Aim: Repeat the entire listing exactly as written.

>> begin Data section

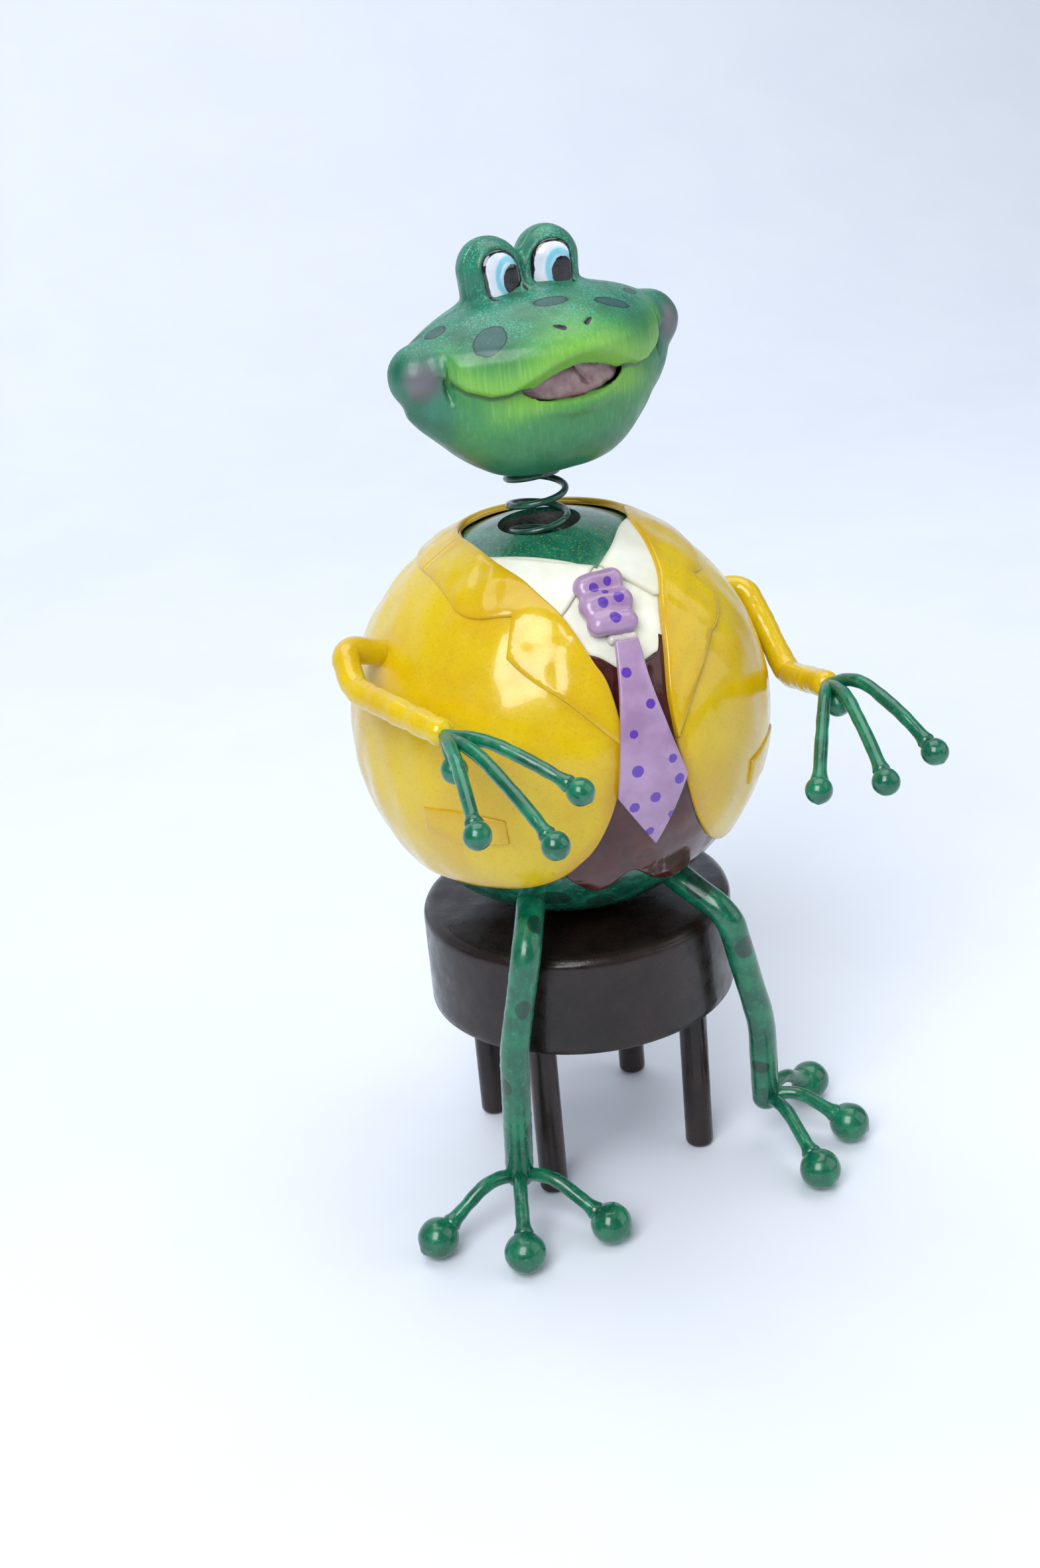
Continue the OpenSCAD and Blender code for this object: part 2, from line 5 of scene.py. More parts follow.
import bpy
import numpy as np
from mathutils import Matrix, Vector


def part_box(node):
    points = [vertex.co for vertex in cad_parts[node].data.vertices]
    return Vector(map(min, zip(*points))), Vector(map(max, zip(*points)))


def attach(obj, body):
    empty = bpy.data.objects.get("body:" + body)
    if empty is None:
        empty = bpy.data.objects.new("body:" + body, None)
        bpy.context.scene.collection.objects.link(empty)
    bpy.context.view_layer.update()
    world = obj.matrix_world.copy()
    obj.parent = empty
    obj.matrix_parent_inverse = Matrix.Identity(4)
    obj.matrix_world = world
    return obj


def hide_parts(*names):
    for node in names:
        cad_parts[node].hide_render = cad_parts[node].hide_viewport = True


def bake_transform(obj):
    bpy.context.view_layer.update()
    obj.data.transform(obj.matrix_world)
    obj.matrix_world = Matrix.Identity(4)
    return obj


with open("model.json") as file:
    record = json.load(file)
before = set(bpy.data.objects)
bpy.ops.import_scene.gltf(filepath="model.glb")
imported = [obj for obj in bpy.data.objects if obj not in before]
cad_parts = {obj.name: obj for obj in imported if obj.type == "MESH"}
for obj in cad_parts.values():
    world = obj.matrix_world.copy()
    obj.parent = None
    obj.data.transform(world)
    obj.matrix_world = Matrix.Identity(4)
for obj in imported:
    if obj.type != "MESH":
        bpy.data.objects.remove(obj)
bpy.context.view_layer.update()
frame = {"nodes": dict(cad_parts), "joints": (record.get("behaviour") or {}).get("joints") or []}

import openvdb
from mathutils import Matrix, Vector
from mathutils.geometry import delaunay_2d_cdt

MM = 0.001


# ---------------------------------------------------------------- places from the frame
def corners(node):
    low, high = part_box(node)
    return np.array(low) / MM, np.array(high) / MM


ball_low, ball_high = corners("body_bottom_shell")
BALL_R = (ball_high[0] - ball_low[0]) / 2
AXIS = np.array([0.0, (ball_low[1] + ball_high[1]) / 2, 0.0])      # the ball's upright axis
BALL_Z = corners("body_top_shell")[0][2]
BALL = AXIS + [0, 0, BALL_Z]
COAT_R = corners("jacket_left_panel")[1][0]
LAPEL_T = 0.7
LAYER_T = 0.4
SEAT_LOW, SEAT_HIGH = corners("stool_seat")
SEAT_Z = SEAT_HIGH[2]
SEAT_R = (SEAT_HIGH[0] - SEAT_LOW[0]) / 2
joint = {j["name"]: j for j in frame["joints"]}
SPRING_XY = np.array(joint["turn"]["pos_m"][:2]) / MM


# ---------------------------------------------------------------- small vector tools
def unit(v):
    v = np.asarray(v, float)
    return v / np.linalg.norm(v, axis=-1, keepdims=True)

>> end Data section

Result of this exercise:
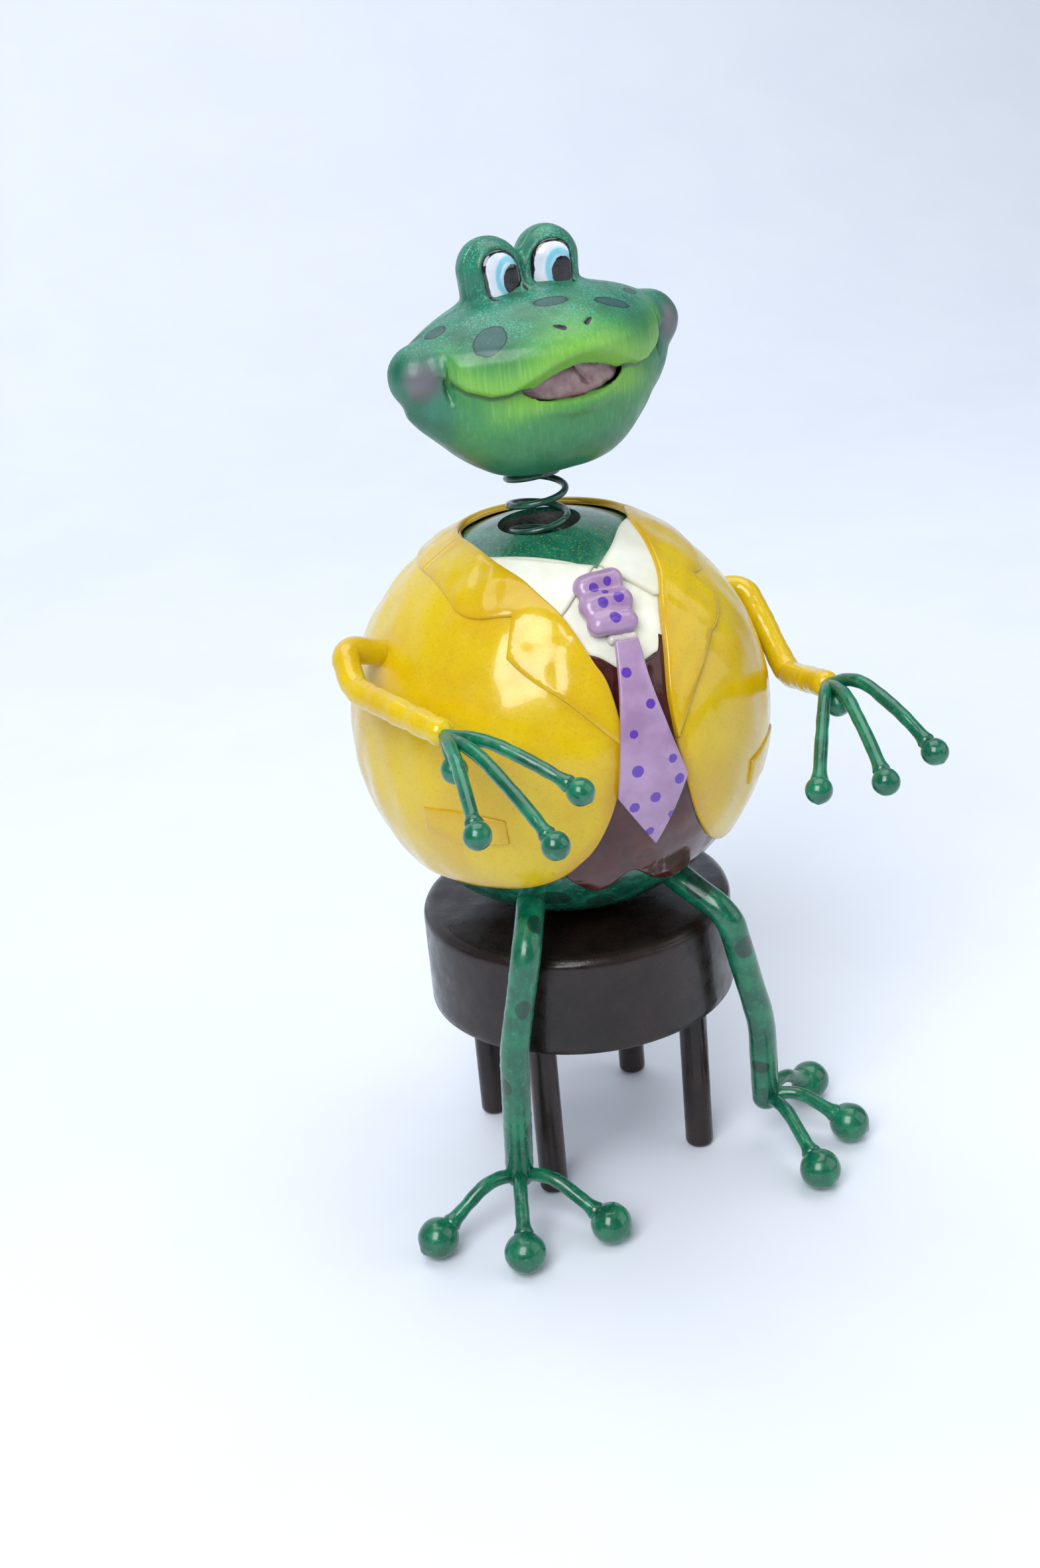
Continue the OpenSCAD and Blender code for this object: part 2, from line 5 of scene.py. More parts follow.
import bpy
import numpy as np
from mathutils import Matrix, Vector


def part_box(node):
    points = [vertex.co for vertex in cad_parts[node].data.vertices]
    return Vector(map(min, zip(*points))), Vector(map(max, zip(*points)))


def attach(obj, body):
    empty = bpy.data.objects.get("body:" + body)
    if empty is None:
        empty = bpy.data.objects.new("body:" + body, None)
        bpy.context.scene.collection.objects.link(empty)
    bpy.context.view_layer.update()
    world = obj.matrix_world.copy()
    obj.parent = empty
    obj.matrix_parent_inverse = Matrix.Identity(4)
    obj.matrix_world = world
    return obj


def hide_parts(*names):
    for node in names:
        cad_parts[node].hide_render = cad_parts[node].hide_viewport = True


def bake_transform(obj):
    bpy.context.view_layer.update()
    obj.data.transform(obj.matrix_world)
    obj.matrix_world = Matrix.Identity(4)
    return obj


with open("model.json") as file:
    record = json.load(file)
before = set(bpy.data.objects)
bpy.ops.import_scene.gltf(filepath="model.glb")
imported = [obj for obj in bpy.data.objects if obj not in before]
cad_parts = {obj.name: obj for obj in imported if obj.type == "MESH"}
for obj in cad_parts.values():
    world = obj.matrix_world.copy()
    obj.parent = None
    obj.data.transform(world)
    obj.matrix_world = Matrix.Identity(4)
for obj in imported:
    if obj.type != "MESH":
        bpy.data.objects.remove(obj)
bpy.context.view_layer.update()
frame = {"nodes": dict(cad_parts), "joints": (record.get("behaviour") or {}).get("joints") or []}

import openvdb
from mathutils import Matrix, Vector
from mathutils.geometry import delaunay_2d_cdt

MM = 0.001


# ---------------------------------------------------------------- places from the frame
def corners(node):
    low, high = part_box(node)
    return np.array(low) / MM, np.array(high) / MM


ball_low, ball_high = corners("body_bottom_shell")
BALL_R = (ball_high[0] - ball_low[0]) / 2
AXIS = np.array([0.0, (ball_low[1] + ball_high[1]) / 2, 0.0])      # the ball's upright axis
BALL_Z = corners("body_top_shell")[0][2]
BALL = AXIS + [0, 0, BALL_Z]
COAT_R = corners("jacket_left_panel")[1][0]
LAPEL_T = 0.7
LAYER_T = 0.4
SEAT_LOW, SEAT_HIGH = corners("stool_seat")
SEAT_Z = SEAT_HIGH[2]
SEAT_R = (SEAT_HIGH[0] - SEAT_LOW[0]) / 2
joint = {j["name"]: j for j in frame["joints"]}
SPRING_XY = np.array(joint["turn"]["pos_m"][:2]) / MM


# ---------------------------------------------------------------- small vector tools
def unit(v):
    v = np.asarray(v, float)
    return v / np.linalg.norm(v, axis=-1, keepdims=True)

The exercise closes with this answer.